Wednesday, September 13, 2017

We reclaim the power of nonviolent love

 Matthew 5:43–48

Submitted by Rev. Roger Scott Powers

“You have heard that it was said, ‘You shall love your neighbor and hate your enemy.’
But I say to you, Love your enemies and pray for those who persecute you, so that you may be children of your Father in heaven; for he makes his sun rise on the evil and on the good,
and sends rain on the righteous and on the unrighteous.

Reflection: Gandhi once said: “The only people on earth who do not see Christ and his teachings as nonviolent are Christians.”

At the heart of Jesus’ nonviolent ethic is his teaching to “love your enemies and pray for those who persecute you.” Of all Jesus’ teachings, it’s one of the most difficult to follow. Indeed, many Christians tend to ignore these words of Jesus, dismissing them as too impractical and idealistic to be taken seriously.

Jesus’ teaching about loving one’s enemies has nothing to do with being passive in the face of injustice or acquiescing to evil. Rather, it has everything to do with standing up to evil and injustice, offering a third way to respond to conflict other than fighting back violently or running away.

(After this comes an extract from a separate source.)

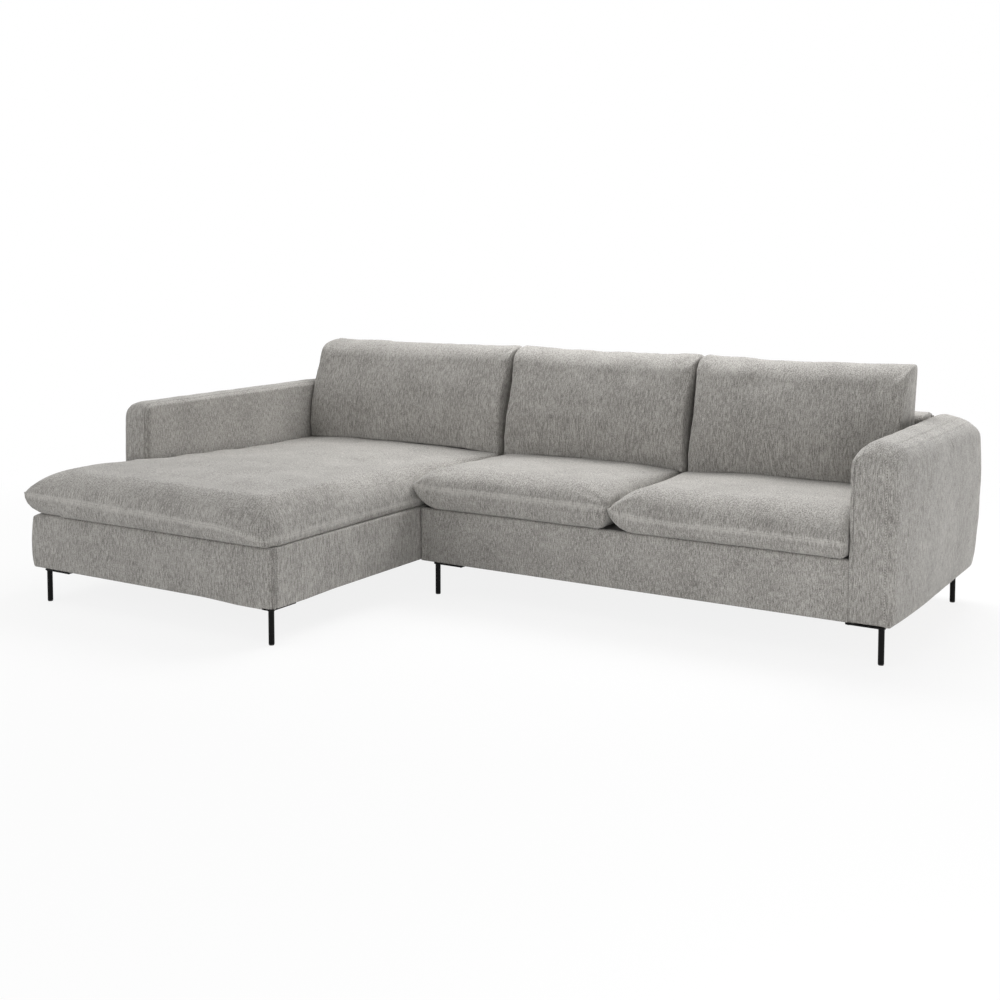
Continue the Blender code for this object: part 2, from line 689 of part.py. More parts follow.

Far from being an impractical idealist, Jesus was just the opposite. He was a practical realist. He recognized that hating those who hate us only increases hate in the world. That doesn’t get us anywhere. Only love can counter hate. Love is the only force with the potential of transforming enemies into friends.

Perhaps you’ve seen the bumper sticker: “When Jesus said love your enemies, I’m pretty sure he meant don’t kill them.” Indeed! Jesus offers us a means of responding to our enemies without killing them, without resorting to violence. Would that more Christians would embrace Jesus’ “third way” of nonviolence.

Action: Deepen your understanding of Jesus’ nonviolent witness using the journal resource Resurrection Living: Journeying with the Nonviolent Christ, available from Presbyterian Distribution Service.

Prayer: Loving God, help us to see our enemies through your eyes—as your children, as our sisters and brothers, members of the one human family. Give us the moral imagination to step into their shoes, that we might better understand how they view the world. Help us to find some common ground between us. Amen.

Rev. Roger Scott Powers is pastor of St. Andrew Presbyterian Church in Albuquerque. He has worked with the Presbyterian Peacemaking Program and the Presbyterian Peace Fellowship for many years. He is also co-editor of a 640-page encyclopedia of nonviolent action entitled Protest, Power, and Change.

 

This year’s Path of Peace reflections are based on the Five Affirmations to Guide the Peacemaking Witness of the Presbyterian Church (U.S.A.). Writers were recruited to help us explore the following affirmations as each week of A Season of Peace unfolds:

  1. Peacemaking is essential to our faith.
  2. We have sinned by participating in acts of violence.
  3. We reclaim the power of nonviolent love.
  4. We commit to the study and practice of nonviolence.
  5. We will practice boldly the things that make for peace.

Each author writes Monday–Friday, beginning with the first affirmation and ending with the fifth. The authors represent a variety of vocations and experiences in peacemaking efforts, and each week presents a new ‘voice’ to walk you through the affirmations. The weekend devotions, written by the editor, also reflect the five affirmations. Individuals and households are invited to make use of these daily reflections beginning on Sunday, September 3, and concluding on World Communion Sunday, October 1.